雅克·德里达(Jacques Derrida)在《档案热病——弗洛伊德印象》(Archive Fever:A Freudian Impression)中确认了档案的外部性[13],并强调了“档案化过程(archivization)的关键方面是如何帮助‘生产事件’,或者换句话说,它是如何影响文件的制作生成的”[14]。结合后现代主义理论,何嘉荪等人认为,档案化不仅是“对事件的记录”,更应该包括对“事件”发生过程及语境的关注、记录和阐释……档案化包括了语境化(contextualization)。档案化是动态过程的记录……一个客体(或者文件)能够人所共知……因为它可以通过这种语境化和再语境化的过程,并且更多地通过与其他文件的关系和行为而得到理解。[15]

将德里达关于档案化的理念拓展至电影,影碟套装的形成可以视为影片的档案化过程,不论是对电影历史图像的修复,还是为观看者提供影片之外的特典内容,都是使影片再语境化的实践。与“导演版本”所被预期的创作者自治不同,作为档案的修复版影碟套装往往蕴含了复杂的商业-艺术决策过程。影片发行机构通过为观众提供修复说明书,强调电影修复背后的决策过程、艺术品位以及对文化遗产保护的追求。它们吸引了观众对档案化机构(即发行商品牌)的关注,将观众的目光缝合到电影修复的特定愿景中。[16](www.daowen.com)

考虑到每一部影片在电影史中都不是孤立存在的,构成一部影片的语境也包含了另外一些影片。

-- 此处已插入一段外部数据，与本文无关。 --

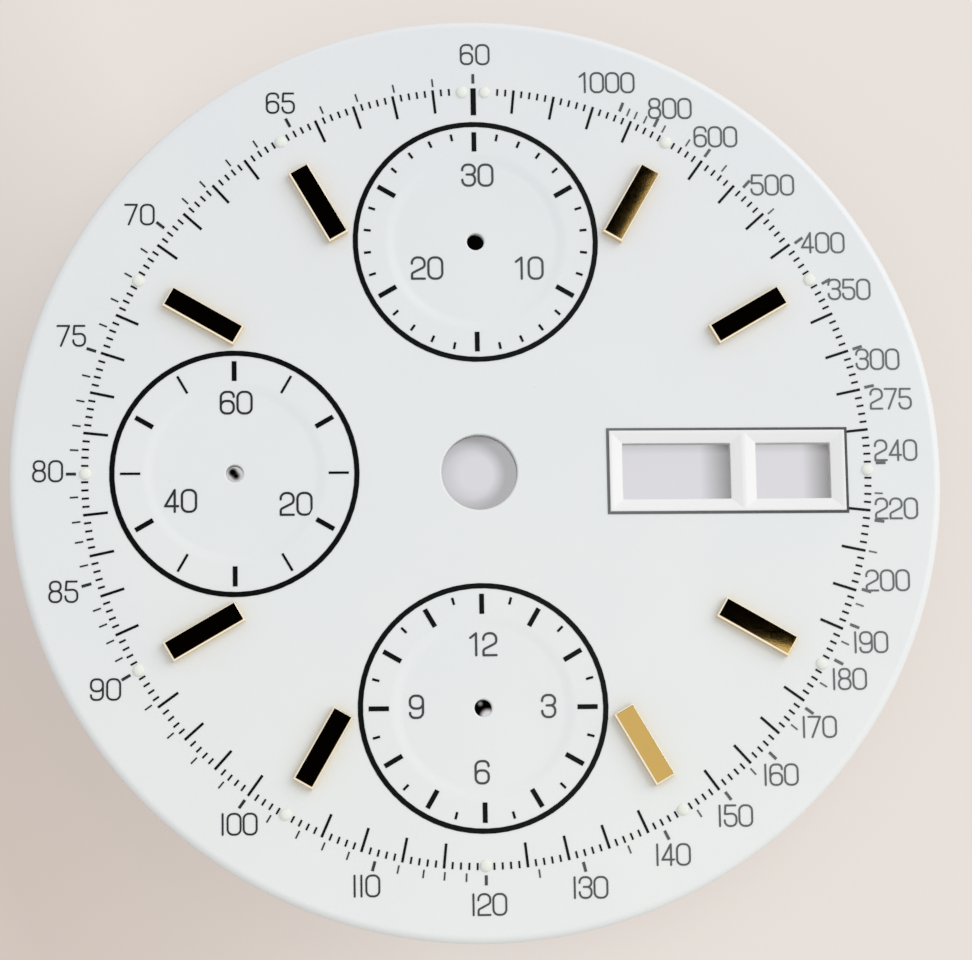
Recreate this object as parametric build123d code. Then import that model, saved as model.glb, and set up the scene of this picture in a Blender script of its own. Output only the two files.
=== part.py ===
from build123d import *
import os
from collections import namedtuple
from math import asin, cos, degrees, radians, sin, sqrt

# Dial blank: a brass disc, lacquered over its face and rim
dial_diameter = 29.5
plate_thickness = 0.40
lacquer_thickness = 0.05
rim_round = 0.22
lacquer_skirt_stop = 0.12
back_edge_chamfer = 0.05
lacquer_setback = 0.03
centre_hole_diameter = 2.40
cut_overrun = 0.5

# Minute track, printed inside the tachymeter scale
ink_thickness = 0.015
track_inset = 2.26
second_tick_length = 0.77
second_tick_width = 0.08
fifth_tick_length = 0.22
fifth_tick_width = 0.06
noon_bar_length = 0.89
noon_bar_width = 0.17

# Luminous pips, one on the track at each hour and a pair beside the noon bar
pip_diameter = 0.40
pip_height = 0.10
pip_inset = 0.13
pip_clearance = 0.02
noon_pip_gap = 0.075

# Tachymeter scale, between the minute track and the rim
plain_speed_inset = 1.89
plain_speed_length = 0.26
plain_speed_width = 0.05
numbered_speed_inset = 1.79
numbered_speed_length = 0.31
numbered_speed_width = 0.09
speed_numeral_inset = 1.20
speed_digit_height = 0.70
speed_digit_width = 0.46
speed_pen_width = 0.06
pair_digit_gap = 0.07
long_digit_gap = 0.035

# Counters at 12, 6 and 9 o'clock
counter_axis_gap = 3.535
counter_track_gap = 0.345
seconds_track_gap = 0.10
counter_ring_width = 0.165
counter_tick_gap = 0.175
bold_tick_width = 0.15
fine_tick_width = 0.075
minutes_fine_tick_length = 0.22
hours_fine_tick_length = 0.23
recess_tick_gap = 0.07
recess_slope_width = 0.22
recess_depth = 0.04
counter_hole_diameter = 0.55
counter_pen_width = 0.07
counter_digit_gap = 0.05

# Hour markers: bevelled batons, each held by two feet through the plate
marker_width = 0.70
marker_height = 0.32
marker_bevel = 0.08
marker_ring_gap = 0.165
marker_track_gap = 0.42
marker_foot_diameter = 0.30
marker_foot_inset = 0.50
marker_foot_clearance = 0.01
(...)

尽管通过影碟发行商提供的语境同样也能令观众获得愉悦的体验,但当采取批判性的视角时,那些构成一部影片存在语境却没有进行修复或再发行的影片很大程度上影响了我们对影片意义的认知,乃至于对电影史的理解。从这个角度来说,我们所认识并书写的电影史是由制片厂和发行商所塑造的,这一方面是说制片厂和发行商基于经济逻辑决定了一部影片能否得到修复并重新发行;另一方面,电影学者助力了发行商眼中决定电影史价值的经济逻辑的存续。在碟影公司发行的“第五代导演修复系列”影碟中,电影学者汤尼·雷恩的访谈事实上成为影片电影史价值的背书。

那些未能再次公开发行的影片要么尘封在资料馆中,仅供少数研究者鉴赏;更多时候,这些影片的非法版本继续在其他未经许可的媒介平台流通,但这依然无法阻挡影像的劣化,并且它们随时面临着再次消失的风险。这些影片成为内森·卡罗尔口中的“绝望档案”(abject archive)。“如果欲望建立在缺乏的基础上,那么我们的文化作品、壮观的数字档案和它们的说明掩盖了一种通过习惯、重复、排斥和积累而运作的死亡驱力(death drive)。这个由未修复的影片组成的‘绝望档案’是一个影子支撑结构,使档案权力的日常运作可见。”[17]

因此,通过影碟发行(和不发行),乃至更为广泛的媒介文化,影片的电影史价值被重新分配,电影历史被改写。但凯特琳·本森-埃罗特(Caetlin Benson-Allott)依然提醒我们理解损失(既包括影片停止发行,也包括影像随时间的不断劣化)在电影史研究中所发挥的作用,以及电影的物质历史如何影响我们的批判政治,否则,“我们就冒着遵循商业价值的风险(或者说犯了唯商业价值是举的错误),这与历史学家的价值观不符”。价值是相对的,有些影片必须被遗忘,但它们也被一些人所铭记和推崇。这并不是说这些被排除在外的影片不够优秀、价值不高或在商业上无利可图;相反,排斥是维持该体系的必要条件。商业层面关于可用性和不可用性的条件建构了学者、评论家和影迷与电影史之间的关系。一些影片通过再版发行恢复或取得了显赫地位,而另一些电影则被寄托在话语和记忆中。[18]